** Problem statement **
From the line containing "extrude(amount=seat_half, both=True, mode=Mode.SUBTRACT)" through the line containing "cad_parts[node].hide_render = cad_parts[node].hide_viewport", retype each line exactly; include both end lines and nothing beyond them.

-- start Dataset entries --

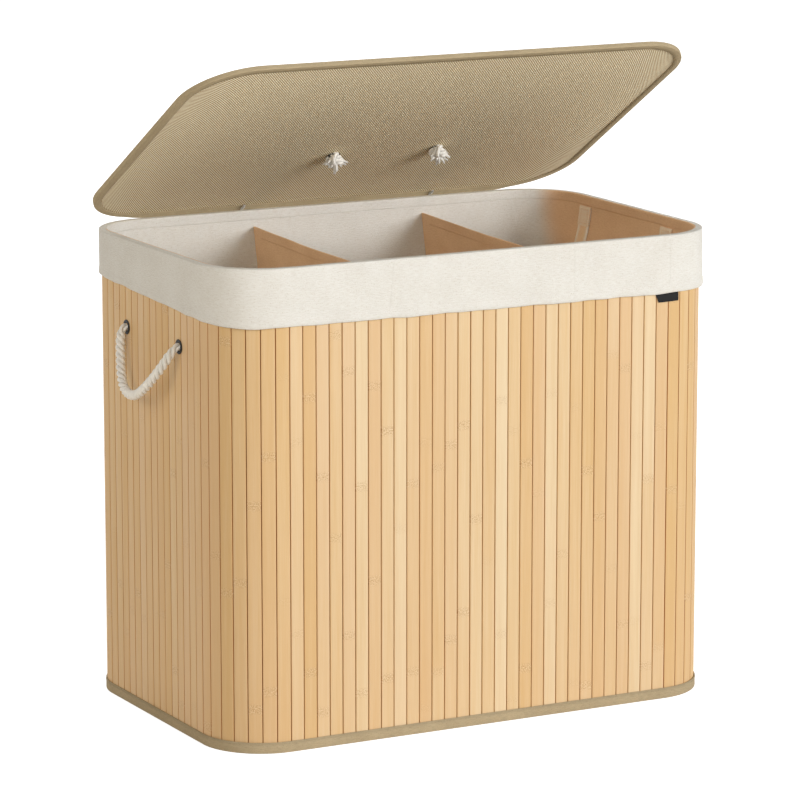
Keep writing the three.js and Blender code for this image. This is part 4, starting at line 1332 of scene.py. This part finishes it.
def build_side_handles():
    """Rope handles of the short walls: a three-strand rope on a smooth path through the route's points,
    from inside its front hole to inside its back hole, pinched where it passes the holes."""
    body, _, ropes = sizes()
    level = body.height - HANDLE_DROP
    pinched, swell, step = 8 * MM, 0.28, 1.9 * MM
    out, aside, down = (np.array(SIDE_ROUTE) * MM).T
    for side, sign in LEFT_AND_RIGHT:
        path = path_through(np.stack([sign * (body.width / 2 + out), aside, level - down], -1), step)
        surface = Surface()
        far = path_distance(path)
        slack = ease((np.minimum(far, far[-1] - far) - pinched) / (14 * MM))
        add_rope(surface, path, (1.0, 1.0, 0.0), ropes.rope * (1 + swell * slack), ropes.lay)
        piece = surface.piece(f"{side}_handle_rope_twisted", rope_material(), "cotton_rope")
        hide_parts(f"{side}_handle_rope")
        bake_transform(piece)


def build_lid_handle():
    """Rope handle of the lid: the same rope on its own route, which lies on the lid towards the hinge. It
    bends where it leaves the holes, along the slant that it takes there."""
    ropes = sizes()[2]
    out, aside, back = (np.array(LID_ROUTE) * MM).T
    path = path_through(np.stack([LID_MIDDLE + aside, LID_PLACE + back, LID_FACE + out], -1), 1.9 * MM)
    path = lid_to_row(path)
    surface = Surface()
    add_rope(surface, path, (1.0, 0.8, -0.6), ropes.rope, ropes.lay)
    piece = surface.piece("lid_handle_rope_twisted", rope_material(), "cotton_rope")
    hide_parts("lid_handle_rope")
    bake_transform(piece)


def build_ties():
    """Hinge ties: a thin twisted cord from its knot in the back wall, up behind the cuff and under the
    lid's edge, where it is sewn on."""
    ropes = sizes()[2]
    out, up = (np.array(TIE_ROUTE) * MM).T
    for side, spot in tie_holes():
        end = lid_to_row(np.array([(0, -9.5, -1.9), (0, -13.5, -1.7)]) * MM) + [spot[0], 0, 0]
        path = path_through(np.concatenate([spot + np.stack([0 * out, out, up], -1), end]), 0.8 * MM)
        surface = Surface()
        add_rope(surface, path, (1.0, 0, 0), ropes.tie, ropes.tie * 3.2, sides=6)
        piece = surface.piece(f"hinge_tie_{side}_cord", rope_material(), "cotton_rope")
        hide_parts(f"hinge_tie_{side}")
        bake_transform(piece)
        surface = Surface()
        add_knot(surface, (0, 1, 0), spot + [0, -5.6 * MM, 0], 10 * MM, ropes.tie, 70 + len(side))
        name = f"tie_knot_{side}"
        place(surface.piece(f"{name}_cord", rope_material(), "cotton_rope"), "root", name)


def build_knots():
    """Knots behind the holes of the rope handles: plain ones in the walls, frayed ones under the lid."""
    ropes = sizes()[2]
    for order, (side, end, normal, spot) in enumerate(wall_holes()):
        surface = Surface()
        inside = np.array(spot) - np.array(normal) * 5.4 * MM
        add_knot(surface, normal, inside, ropes.knot, ropes.rope, 60 + order, fray=False)
        name = f"{side}_handle_knot_{end}"
        place(surface.piece(f"{name}_rope", rope_material(), "cotton_rope"), "root", name)
    for order, (side, spot) in enumerate(lid_holes()):
        surface = Surface()
        middle = lid_to_row(spot + np.array([-1.5, -5.5, 0]) * MM)
        add_knot(surface, lid_normal(), middle, 1.2 * ropes.knot, 1.12 * ropes.rope, 80 + order)
        name = f"lid_handle_knot_{side}"
        place(surface.piece(f"{name}_rope", rope_material(), "cotton_rope"), "lid", name)


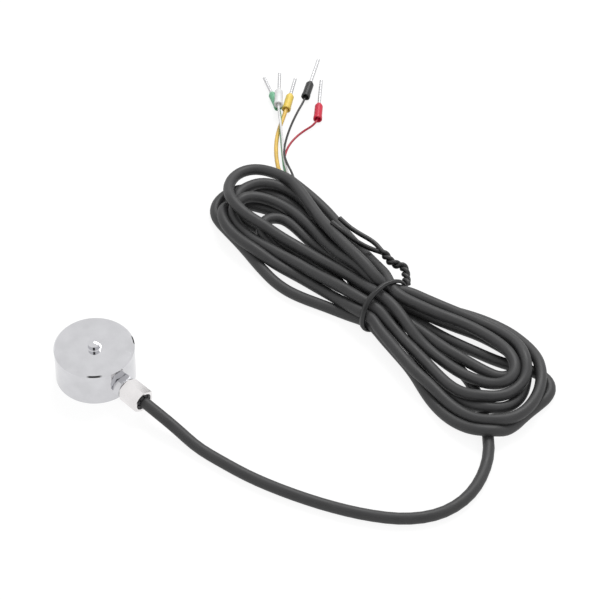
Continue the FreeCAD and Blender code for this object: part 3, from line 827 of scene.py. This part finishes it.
grid = bmesh.new()
bmesh.ops.create_grid(grid, x_segments=1, y_segments=1, size=FLOOR_REACH)
floor_mesh = bpy.data.meshes.new("floor")
grid.to_mesh(floor_mesh)
grid.free()
floor = bpy.data.objects.new("floor", floor_mesh)
bpy.context.scene.collection.objects.link(floor)
floor_white = new_material("floor_white", (FLOOR_GREY, FLOOR_GREY, FLOOR_GREY), FLOOR_ROUGHNESS)
floor_mesh.materials.append(floor_white)
main_shader(floor_white).inputs["Emission Color"].default_value = WHITE
floor_rays = add_node(floor_white, "ShaderNodeLightPath")
glow = add_node(floor_white, "ShaderNodeMath", operation="MULTIPLY")
glow.inputs[1].default_value = FLOOR_GLOW
connect(floor_white, rays_that_see(floor_white, floor_rays), glow.inputs[0])
connect(floor_white, glow.outputs[0], main_shader(floor_white).inputs["Emission Strength"])
print("floor", FLOOR_REACH * 2, "m wide")

# %% [markdown]
# The world is the white room. It gives about half its brightness as light, and shows pure white. Polished
# metal mirrors the room, and in it the camera, as a dark spot: it makes the thin dark crescent on the
# body's front rim. A dark disc round the camera could be modelled, but it would keep light away and show
# in views from behind. So the spot is painted on the world, in the direction of the camera, for mirrored
# rays alone, with an edge a few degrees soft.

# %% World
WORLD_LIGHT, WORLD_SEEN = 0.55, 1.0
SPOT_EDGE, SPOT_CORE = math.radians(17), math.radians(11)
SPOT_DARKNESS = 0.94

world = bpy.data.worlds.new("studio")
bpy.context.scene.world = world
world.use_nodes = True
background = world.node_tree.nodes["Background"]
rays = add_node(world, "ShaderNodeLightPath")
level = add_node(world, "ShaderNodeMapRange", **{"To Min": WORLD_LIGHT, "To Max": WORLD_SEEN})
connect(world, rays_that_see(world, rays), level.inputs["Value"])
connect(world, level.outputs["Result"], background.inputs["Strength"])

direction = add_node(world, "ShaderNodeTexCoord")
towards_camera = add_node(world, "ShaderNodeVectorMath", operation="DOT_PRODUCT")
towards_camera.inputs[1].default_value = tuple(back)
spot = add_node(world, "ShaderNodeMapRange", **{
    "From Min": math.cos(SPOT_EDGE), "From Max": math.cos(SPOT_CORE), "To Min": 0.0,
    "To Max": SPOT_DARKNESS})
mirrored_spot = add_node(world, "ShaderNodeMath", operation="MULTIPLY")
shade = add_node(world, "ShaderNodeMix", data_type="RGBA")
shade.inputs[MIX_FIRST].default_value = WHITE
shade.inputs[MIX_SECOND].default_value = BLACK
connect(world, direction.outputs["Generated"], towards_camera.inputs[0])
connect(world, towards_camera.outputs["Value"], spot.inputs["Value"])
connect(world, spot.outputs["Result"], mirrored_spot.inputs[0])
connect(world, rays.outputs["Is Glossy Ray"], mirrored_spot.inputs[1])
connect(world, mirrored_spot.outputs[0], shade.inputs["Factor"])
connect(world, shade.outputs[MIX_RESULT], background.inputs["Color"])
print("world", WORLD_LIGHT, "as light and", WORLD_SEEN, "as seen")

# %% [markdown]
# The room alone would light everything evenly. Two large soft lamps add the slight shadows and the sheen
# along the cable: a key from high behind and a weaker fill from the front right. A spot or a sun would
# throw sharp shadows, which the photograph doesn't have. The fill isn't mirrored, so that the polished
# parts show one bright patch and not two.

# %% Lamps
LAMP_AIM = (0.03, 0.04, 0.0)


def add_lamp(name, place, size, power, mirrored):
    """A rectangular lamp, in watts, that looks at the middle of the object."""
    lamp_data = bpy.data.lights.new(name, "AREA")
    lamp_data.shape = "RECTANGLE"
    lamp_data.size, lamp_data.size_y = size
    lamp_data.energy = power
    lamp = bpy.data.objects.new(name, lamp_data)
    lamp.location = place
    lamp.rotation_euler = (Vector(LAMP_AIM) - Vector(place)).to_track_quat("-Z", "Y").to_euler()
    lamp.visible_glossy = mirrored
    bpy.context.scene.collection.objects.link(lamp)


add_lamp("key", place=(-0.25, 0.55, 0.75), size=(0.5, 0.3), power=4.0, mirrored=True)
add_lamp("fill", place=(0.8, -0.2, 0.6), size=(0.4, 0.4), power=1.5, mirrored=False)
print("lamps", len(bpy.data.lights))
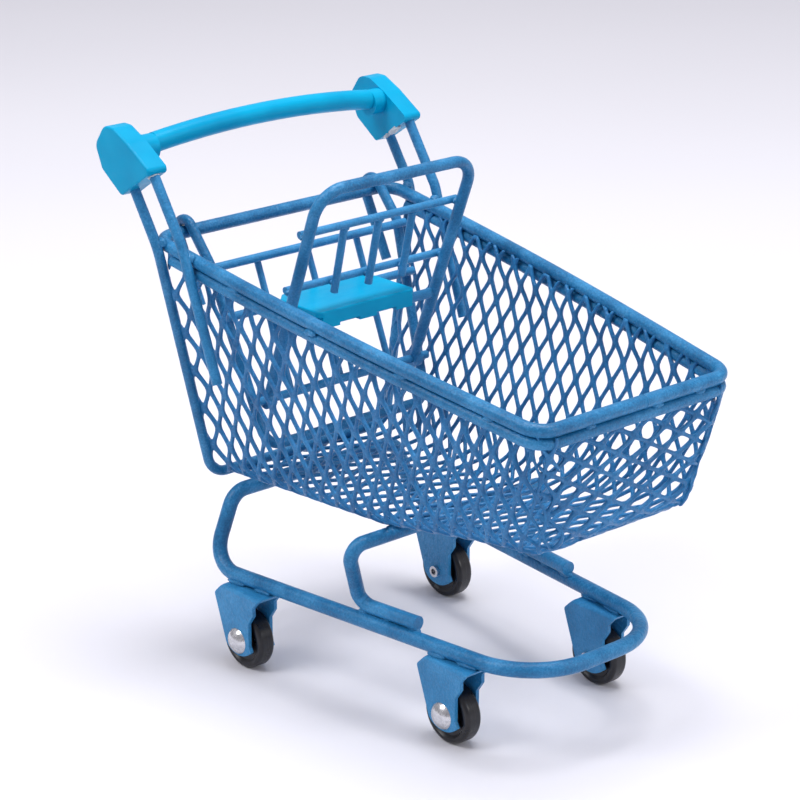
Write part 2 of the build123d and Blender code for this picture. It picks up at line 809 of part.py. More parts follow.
eye_bore = gate_bar_wire / 2 + running_gap
for label, sign in (("pivot_link_left", 1), ("pivot_link_right", -1)):
    with BuildPart() as link:
        eye_plane = Plane(origin=(pivot.X, sign * backrest_foot_half, pivot.Z), z_dir=(0, 1, 0))
        with BuildSketch(eye_plane):
            Circle(eye_bore + link_eye_wall)
        extrude(amount=link_eye_width / 2, both=True)
        with BuildSketch(Plane(origin=eye_plane.origin, z_dir=back_up)):
            Circle(link_arm_diameter / 2)
        extrude(amount=backrest_foot_reach - weld_gap)
        with BuildSketch(eye_plane):
            Circle(eye_bore)
        extrude(amount=link_arm_diameter, both=True, mode=Mode.SUBTRACT)
    finish(link, label)

# --- seat -----------------------------------------------------------------------------------

seat_under_z = gate_bar_z["middle"] + gate_bar_wire / 2 + weld_gap
seat_rear_x = gate_bar_x(gate_bar_z["middle"]) - seat_rear_overhang
seat_front_x = seat_bar[0] + seat_front_overhang
clip_bore = seat_bar_wire / 2 + running_gap
seat_corner = 3.0
seat_edge = 0.4
with BuildPart() as seat:
    with BuildSketch(Plane.XY.offset(seat_under_z)) as plate:
        with Locations(((seat_rear_x + seat_front_x) / 2, 0)):
            Rectangle(seat_front_x - seat_rear_x, 2 * seat_half)
        chamfer(plate.vertices().group_by(Axis.X)[0], seat_corner)
        fillet(plate.vertices().group_by(Axis.X)[-1], seat_corner / 2)
    extrude(amount=seat_thickness)
    fillet(seat.faces().sort_by(Axis.Z)[-1].edges(), seat_edge)
    with Locations((seat_front_x, 0, seat_under_z)):
        Box(
            seat_lip_wall, 2 * (seat_half - seat_corner), seat_lip_drop,
            align=(Align.MAX, Align.CENTER, Align.MAX),
        )
    for offset in (-seat_clip_pitch, 0, seat_clip_pitch):
        with Locations((seat_front_x, offset, seat_under_z)):
            Box(
                2 * seat_front_overhang, seat_clip_width, seat_clip_drop,
                align=(Align.MAX, Align.CENTER, Align.MAX),
            )
    with BuildSketch(Plane(origin=seat_bar, z_dir=(0, 1, 0))):
        Circle(clip_bore)
    extrude(amount=seat_half, both=True, mode=Mode.SUBTRACT)
    with Locations(seat_bar):
        Box(
            seat_clip_slot, 2 * seat_half, 2 * seat_clip_drop,
            align=(Align.CENTER, Align.CENTER, Align.MAX), mode=Mode.SUBTRACT,
        )
finish(seat, "seat")
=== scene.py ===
import bpy
import bmesh
from math import cos, floor, hypot, radians, sin
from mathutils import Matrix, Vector, noise


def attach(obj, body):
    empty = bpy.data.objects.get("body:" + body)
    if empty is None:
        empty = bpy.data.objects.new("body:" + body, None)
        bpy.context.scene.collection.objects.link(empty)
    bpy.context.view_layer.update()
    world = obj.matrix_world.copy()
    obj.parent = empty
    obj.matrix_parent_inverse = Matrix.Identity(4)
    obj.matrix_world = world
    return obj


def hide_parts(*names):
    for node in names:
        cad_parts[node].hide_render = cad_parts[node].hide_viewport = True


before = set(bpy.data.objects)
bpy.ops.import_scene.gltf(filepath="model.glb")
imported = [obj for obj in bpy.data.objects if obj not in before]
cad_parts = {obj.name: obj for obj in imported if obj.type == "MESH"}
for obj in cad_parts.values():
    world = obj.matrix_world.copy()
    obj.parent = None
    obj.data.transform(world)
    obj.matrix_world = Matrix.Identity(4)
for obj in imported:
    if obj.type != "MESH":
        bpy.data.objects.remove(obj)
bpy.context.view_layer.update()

MM = 0.001
# Sizes of the cart are in millimetres. The camera, the lights, the stage and all
# distances and scales inside materials are in metres.

NOISE_SEED = 1
noise.seed_set(NOISE_SEED)  # vector noise would otherwise follow the clock


# ---------------------------------------------------------------- camera, light and stage

CAMERA_PLACE = (0.4265, -0.3941, 0.2701)
CAMERA_AZIMUTH = radians(48.21)
CAMERA_ELEVATION = radians(19.35)
FOCAL_LENGTH = 123.9
SENSOR_WIDTH = 36.0
STAGE_SIZE = 8

scene = bpy.context.scene
scene.view_settings.view_transform = "Standard"


def aim(thing, direction):
    """Turn a camera or light, which look along their own -Z, to a direction."""
    thing.rotation_euler = direction.to_track_quat("-Z", "Y").to_euler()


camera_data = bpy.data.cameras.new("camera")
camera_data.lens = FOCAL_LENGTH
camera_data.sensor_width = SENSOR_WIDTH
camera_data.clip_start = 0.01
camera_data.clip_end = 20.0
camera = bpy.data.objects.new("camera", camera_data)
scene.collection.objects.link(camera)
camera.location = CAMERA_PLACE
aim(camera, Vector((
    -sin(CAMERA_AZIMUTH) * cos(CAMERA_ELEVATION),
    cos(CAMERA_AZIMUTH) * cos(CAMERA_ELEVATION),
    -sin(CAMERA_ELEVATION),
)))
scene.camera = camera


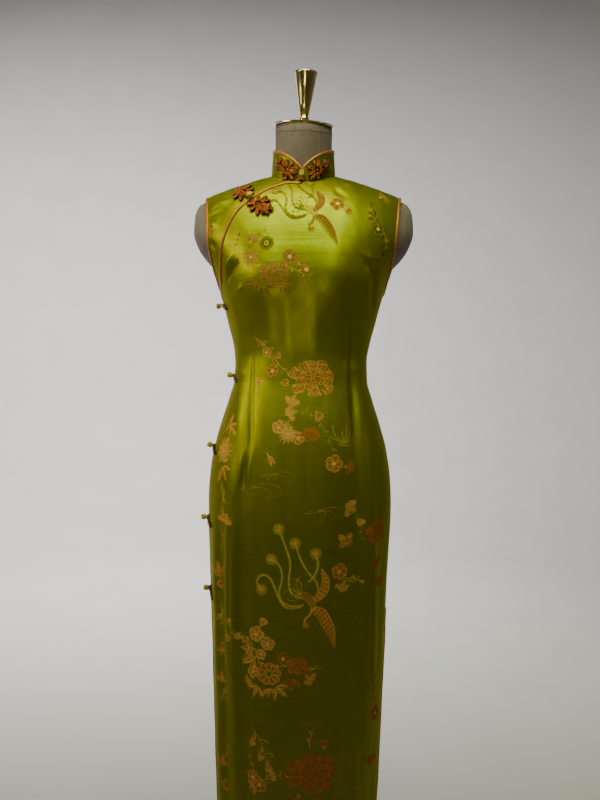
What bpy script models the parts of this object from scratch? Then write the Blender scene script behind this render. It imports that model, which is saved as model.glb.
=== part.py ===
"""A sleeveless cheongsam worn by a limbless dress form on a stand. Metres, +Z up, the front faces -Y.

The garment's cloth lies on one closed body surface. The surface is known in two ways: as a table of
girth sections, from which the rows of the skirt and bodice are measured out, and as a function of a
point that is zero on it, onto which the panels above the waist are pulled. Each piece of cloth is an
open sheet of points on that surface, thickened inwards, and stops a seam's gap short of its neighbours.
"""

import functools
import math

import bmesh
import bpy
import mathutils
import numpy as np

# Heights above the floor
HEM_Z = 0.130
SLIT_TOP_Z = 0.690
GRID_BASE_Z = 1.180  # below this the rows are level, above it they rise to the neck and shoulders
LAPEL_END_Z = 1.230
UNDERLAP_TIP = 0.010  # the underlap's lowest corner lies this far above the lapel's end
UNDERARM_Z = 1.250
CHEST_Z = 1.300  # above this the body curves over towards the shoulder ridge

# Cloth
WALL = 0.0015
SEAM_GAP = 0.0003
BINDING_RADIUS = 0.0020
BINDING_GAP = 0.0004
CURVED_EDGE_EASE = 0.0005  # extra room where a panel's edge curves in round its binding
EDGE_MARGIN = BINDING_RADIUS + BINDING_GAP  # from a binding's centreline to the panel's edge
SEAM_TO_BINDING = BINDING_RADIUS + SEAM_GAP / 2
SLIT_SPREAD = 0.010  # how far each slit stands open at the hem

# Neck and collar: an upright ellipse cut by the body surface gives the neckline
NECK_CENTRE_Y = -0.002
NECKLINE_HALF_WIDTH = 0.0575
NECKLINE_HALF_DEPTH = 0.0610
COLLAR_TAPER = 0.0030  # how much each half narrows up to the top edge
COLLAR_HEIGHT = 0.041
COLLAR_FRONT_HEIGHT = 0.0185  # at the centre front, where the two ends meet
COLLAR_ROUND = 0.0460  # the front ends round off within this distance of the centre
COLLAR_ROUNDNESS = 2.5
COLLAR_LEAN = 0.15  # forward, for each metre of height
COLLAR_GAP = 0.0009  # over the panels' neck edges

# Armhole
SHOULDER_TIP_X = 0.173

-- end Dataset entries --

** Response below **
    extrude(amount=seat_half, both=True, mode=Mode.SUBTRACT)
    with Locations(seat_bar):
        Box(
            seat_clip_slot, 2 * seat_half, 2 * seat_clip_drop,
            align=(Align.CENTER, Align.CENTER, Align.MAX), mode=Mode.SUBTRACT,
        )
finish(seat, "seat")
=== scene.py ===
import bpy
import bmesh
from math import cos, floor, hypot, radians, sin
from mathutils import Matrix, Vector, noise


def attach(obj, body):
    empty = bpy.data.objects.get("body:" + body)
    if empty is None:
        empty = bpy.data.objects.new("body:" + body, None)
        bpy.context.scene.collection.objects.link(empty)
    bpy.context.view_layer.update()
    world = obj.matrix_world.copy()
    obj.parent = empty
    obj.matrix_parent_inverse = Matrix.Identity(4)
    obj.matrix_world = world
    return obj


def hide_parts(*names):
    for node in names:
        cad_parts[node].hide_render = cad_parts[node].hide_viewport = True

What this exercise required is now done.